--- begin Supplied data ---

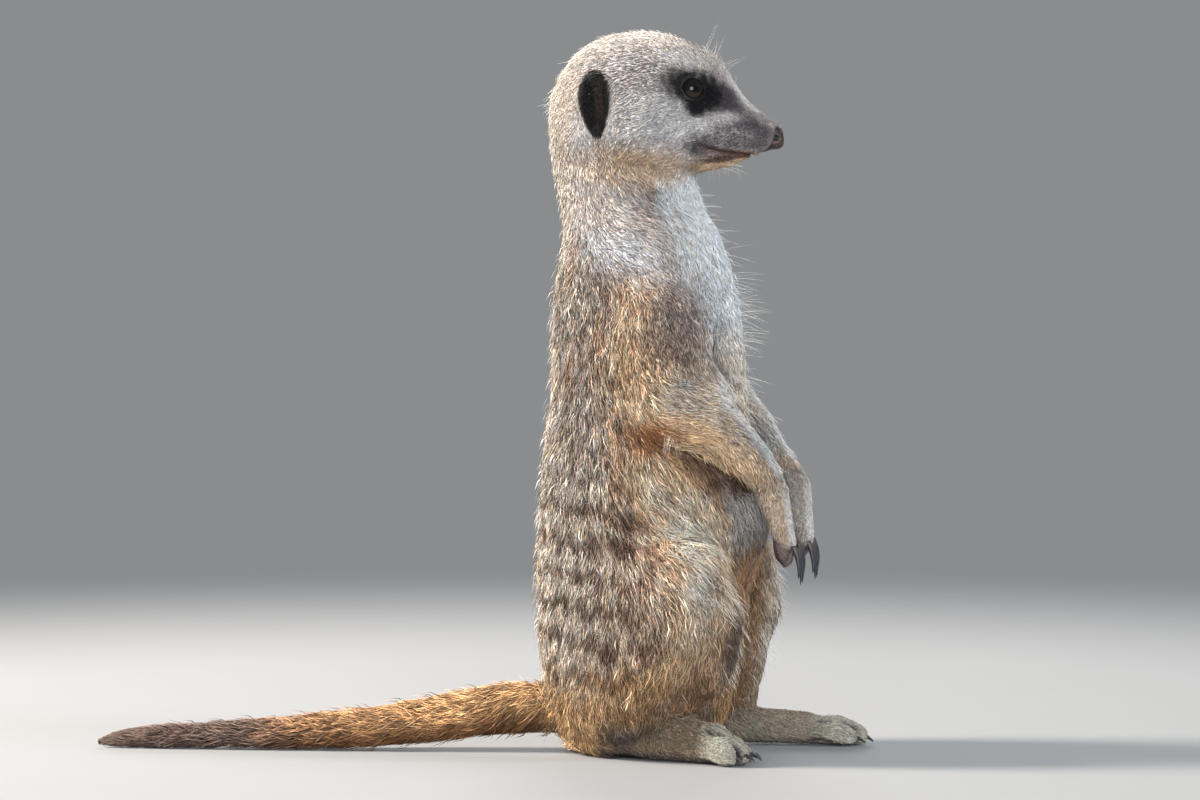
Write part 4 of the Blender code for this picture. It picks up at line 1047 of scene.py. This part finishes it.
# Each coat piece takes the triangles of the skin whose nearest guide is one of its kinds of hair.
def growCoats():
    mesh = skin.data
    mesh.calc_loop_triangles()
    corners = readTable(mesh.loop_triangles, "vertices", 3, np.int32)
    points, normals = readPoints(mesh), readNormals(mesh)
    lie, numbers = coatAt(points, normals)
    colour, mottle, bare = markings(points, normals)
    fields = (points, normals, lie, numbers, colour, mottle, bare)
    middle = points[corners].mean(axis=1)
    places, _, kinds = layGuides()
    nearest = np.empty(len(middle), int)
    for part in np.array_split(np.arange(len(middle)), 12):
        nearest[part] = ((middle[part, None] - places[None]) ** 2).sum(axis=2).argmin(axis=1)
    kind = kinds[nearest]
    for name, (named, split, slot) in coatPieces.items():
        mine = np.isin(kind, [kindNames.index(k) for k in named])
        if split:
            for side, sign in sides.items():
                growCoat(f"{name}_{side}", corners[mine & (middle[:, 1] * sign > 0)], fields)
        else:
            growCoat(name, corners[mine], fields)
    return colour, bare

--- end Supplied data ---

→ **Requirement**
Copy down the material exactly as written.

→ **Solution to this problem**
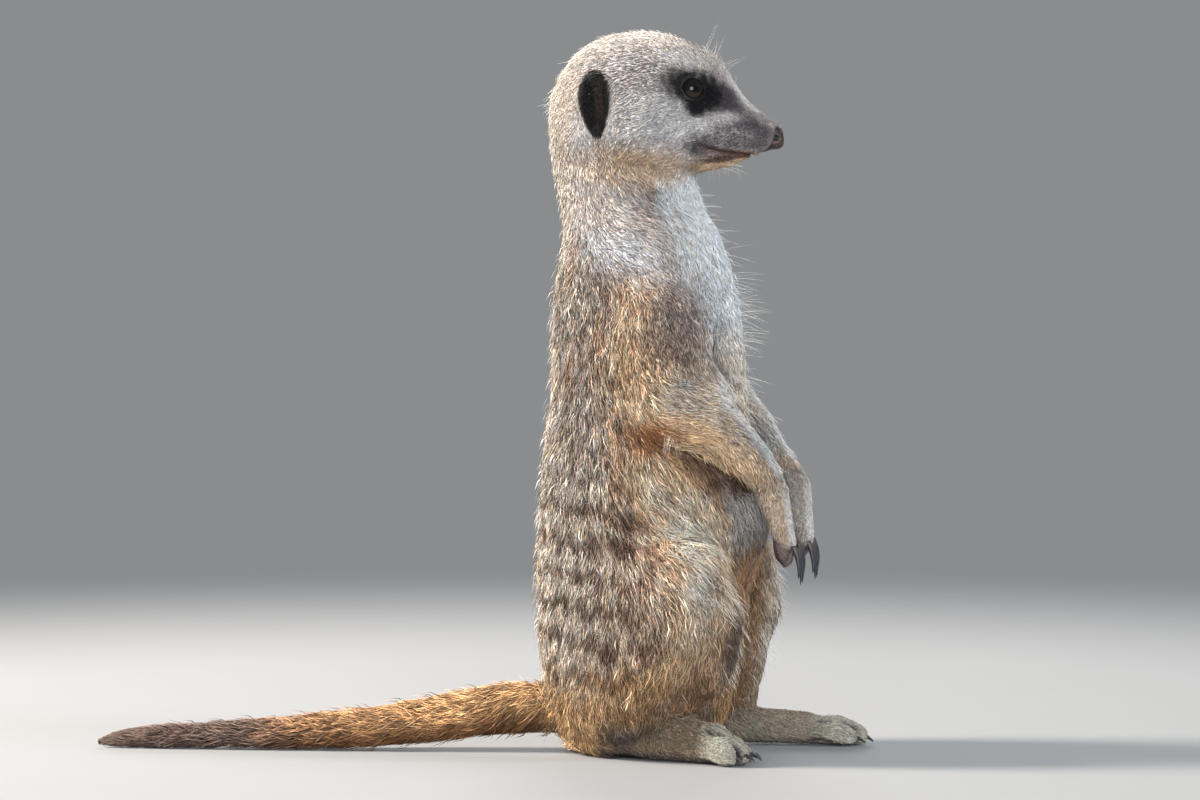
Write part 4 of the Blender code for this picture. It picks up at line 1047 of scene.py. This part finishes it.
# Each coat piece takes the triangles of the skin whose nearest guide is one of its kinds of hair.
def growCoats():
    mesh = skin.data
    mesh.calc_loop_triangles()
    corners = readTable(mesh.loop_triangles, "vertices", 3, np.int32)
    points, normals = readPoints(mesh), readNormals(mesh)
    lie, numbers = coatAt(points, normals)
    colour, mottle, bare = markings(points, normals)
    fields = (points, normals, lie, numbers, colour, mottle, bare)
    middle = points[corners].mean(axis=1)
    places, _, kinds = layGuides()
    nearest = np.empty(len(middle), int)
    for part in np.array_split(np.arange(len(middle)), 12):
        nearest[part] = ((middle[part, None] - places[None]) ** 2).sum(axis=2).argmin(axis=1)
    kind = kinds[nearest]
    for name, (named, split, slot) in coatPieces.items():
        mine = np.isin(kind, [kindNames.index(k) for k in named])
        if split:
            for side, sign in sides.items():
                growCoat(f"{name}_{side}", corners[mine & (middle[:, 1] * sign > 0)], fields)
        else:
            growCoat(name, corners[mine], fields)
    return colour, bare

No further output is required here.